(Stored data entries)
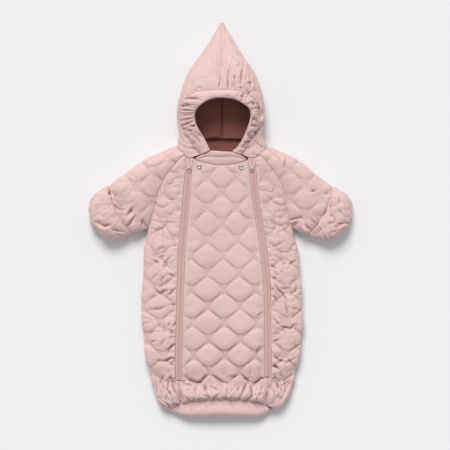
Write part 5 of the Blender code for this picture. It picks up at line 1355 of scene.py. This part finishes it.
def foot_strip():
    v, u = np.meshgrid(lines(48), lines(236), indexing="ij")
    low_x, high_x = FOOT_LINE[0].x, FOOT_LINE[-1].x
    x = low_x + (high_x - low_x) * (0.5 - 0.5 * np.cos(math.pi * u))
    table = np.array(FOOT_LINE)
    line_y = smooth(table[:, 0], table[:, 1], x)
    hem = on_front(x, np.full(x.shape, HEM))
    foot = back_surface(back_across(x, np.full(x.shape, HEM)), np.full(x.shape, HEM))
    line_z = foot[..., 2] + 0.42 * (hem[..., 2] - foot[..., 2])
    upper = np.clip(v / 0.6, 0.0, 1.0) * math.pi / 2
    lower = np.clip((v - 0.6) / 0.4, 0.0, 1.0) * math.pi / 2
    y = hem[..., 1] + (line_y - hem[..., 1]) * np.sin(upper)
    y = y + (foot[..., 1] - line_y) * (1 - np.cos(lower))
    full = np.clip(np.cos(upper), 0.0, 1.0) ** STRIP_FULLNESS
    z = line_z + (hem[..., 2] - line_z) * full - (line_z - foot[..., 2]) * np.sin(lower)
    points = np.stack([x, y, z], axis=-1)
    runs = edge_runs(points)
    edge = np.minimum.reduce(runs)
    near_hem = np.exp(-(runs[0] / 9.0) ** 2)
    relief = 0.8 * (pleat(x / 9.0 + 0.5 * bumps(x, y, 18.0, 52)) - 0.4) * near_hem
    relief += 0.8 * bumps(x, y, 26.0, 53) + fold_relief(points, FOLDS["foot_strip"])
    relief += 6.5 * np.exp(-((runs[0] - 26.0) / 13.0) ** 2)
    relief = relief * puff_near(edge) * above_floor(points) + seam_dip(edge) * 0.7
    place = np.stack([x, runs[0]], axis=-1)
    return shell("cloth_foot_strip", points, relief, (0, -380, 15), place, np.full(x.shape, 99.0),
                 QUILTED, wall=0.9)


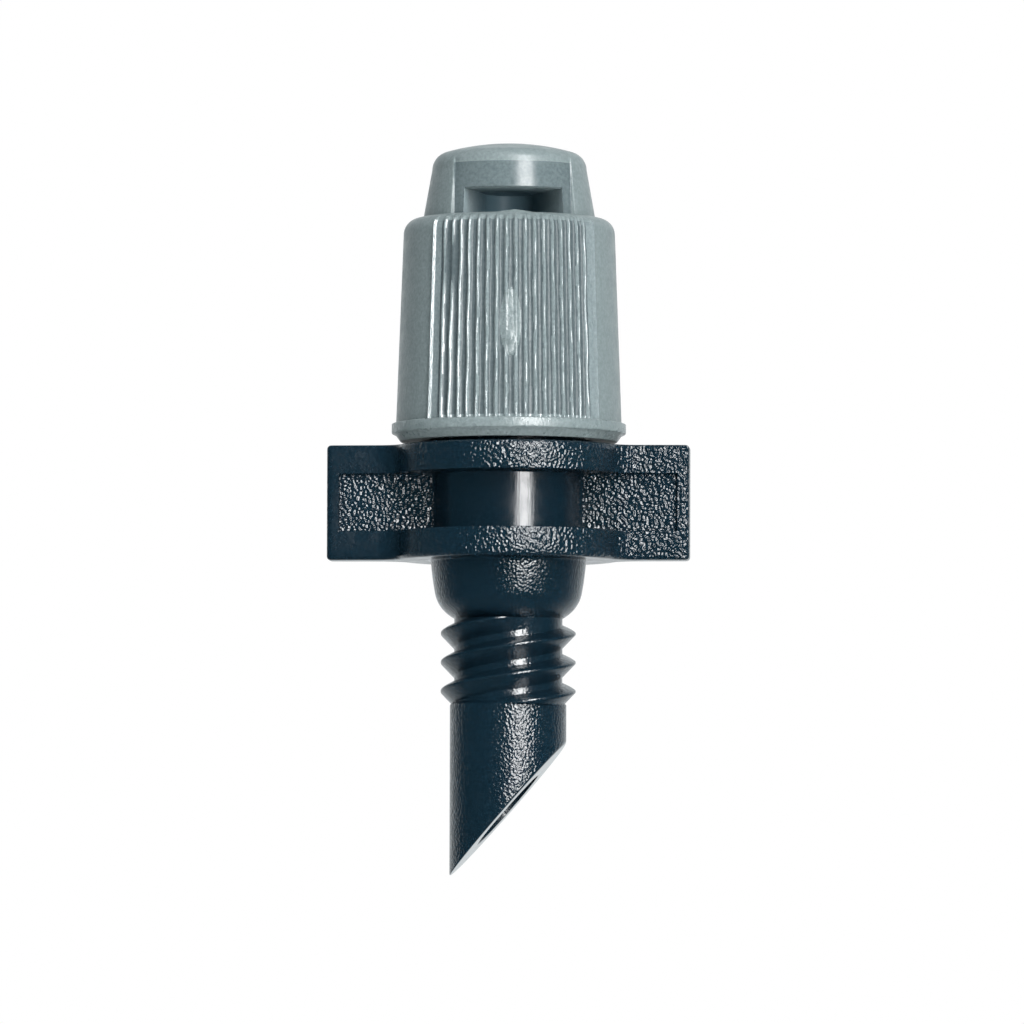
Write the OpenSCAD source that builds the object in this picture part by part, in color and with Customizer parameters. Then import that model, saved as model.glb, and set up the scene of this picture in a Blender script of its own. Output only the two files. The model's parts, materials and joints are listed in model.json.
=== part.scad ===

WHAT TO PRODUCE:
Reproduce the whole listing word for word.

FINAL ANSWER:
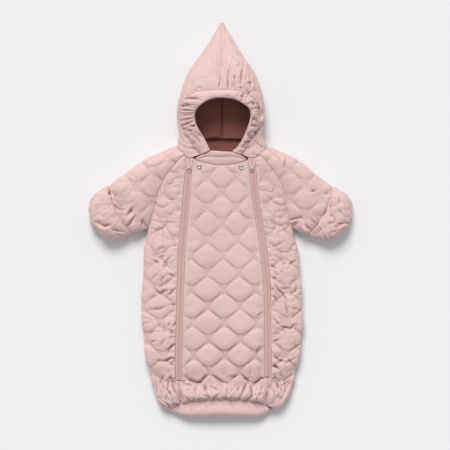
Write part 5 of the Blender code for this picture. It picks up at line 1355 of scene.py. This part finishes it.
def foot_strip():
    v, u = np.meshgrid(lines(48), lines(236), indexing="ij")
    low_x, high_x = FOOT_LINE[0].x, FOOT_LINE[-1].x
    x = low_x + (high_x - low_x) * (0.5 - 0.5 * np.cos(math.pi * u))
    table = np.array(FOOT_LINE)
    line_y = smooth(table[:, 0], table[:, 1], x)
    hem = on_front(x, np.full(x.shape, HEM))
    foot = back_surface(back_across(x, np.full(x.shape, HEM)), np.full(x.shape, HEM))
    line_z = foot[..., 2] + 0.42 * (hem[..., 2] - foot[..., 2])
    upper = np.clip(v / 0.6, 0.0, 1.0) * math.pi / 2
    lower = np.clip((v - 0.6) / 0.4, 0.0, 1.0) * math.pi / 2
    y = hem[..., 1] + (line_y - hem[..., 1]) * np.sin(upper)
    y = y + (foot[..., 1] - line_y) * (1 - np.cos(lower))
    full = np.clip(np.cos(upper), 0.0, 1.0) ** STRIP_FULLNESS
    z = line_z + (hem[..., 2] - line_z) * full - (line_z - foot[..., 2]) * np.sin(lower)
    points = np.stack([x, y, z], axis=-1)
    runs = edge_runs(points)
    edge = np.minimum.reduce(runs)
    near_hem = np.exp(-(runs[0] / 9.0) ** 2)
    relief = 0.8 * (pleat(x / 9.0 + 0.5 * bumps(x, y, 18.0, 52)) - 0.4) * near_hem
    relief += 0.8 * bumps(x, y, 26.0, 53) + fold_relief(points, FOLDS["foot_strip"])
    relief += 6.5 * np.exp(-((runs[0] - 26.0) / 13.0) ** 2)
    relief = relief * puff_near(edge) * above_floor(points) + seam_dip(edge) * 0.7
    place = np.stack([x, runs[0]], axis=-1)
    return shell("cloth_foot_strip", points, relief, (0, -380, 15), place, np.full(x.shape, 99.0),
                 QUILTED, wall=0.9)


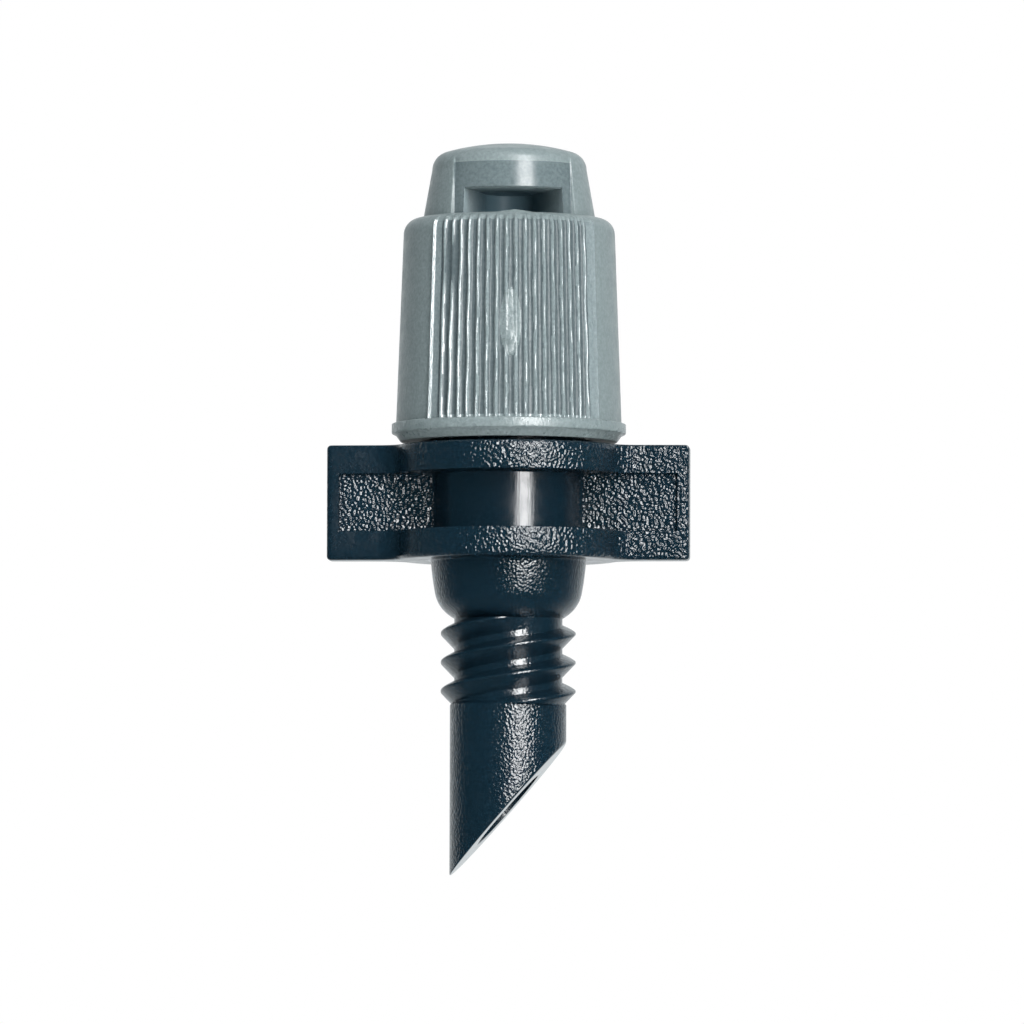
Write the OpenSCAD source that builds the object in this picture part by part, in color and with Customizer parameters. Then import that model, saved as model.glb, and set up the scene of this picture in a Blender script of its own. Output only the two files. The model's parts, materials and joints are listed in model.json.
=== part.scad ===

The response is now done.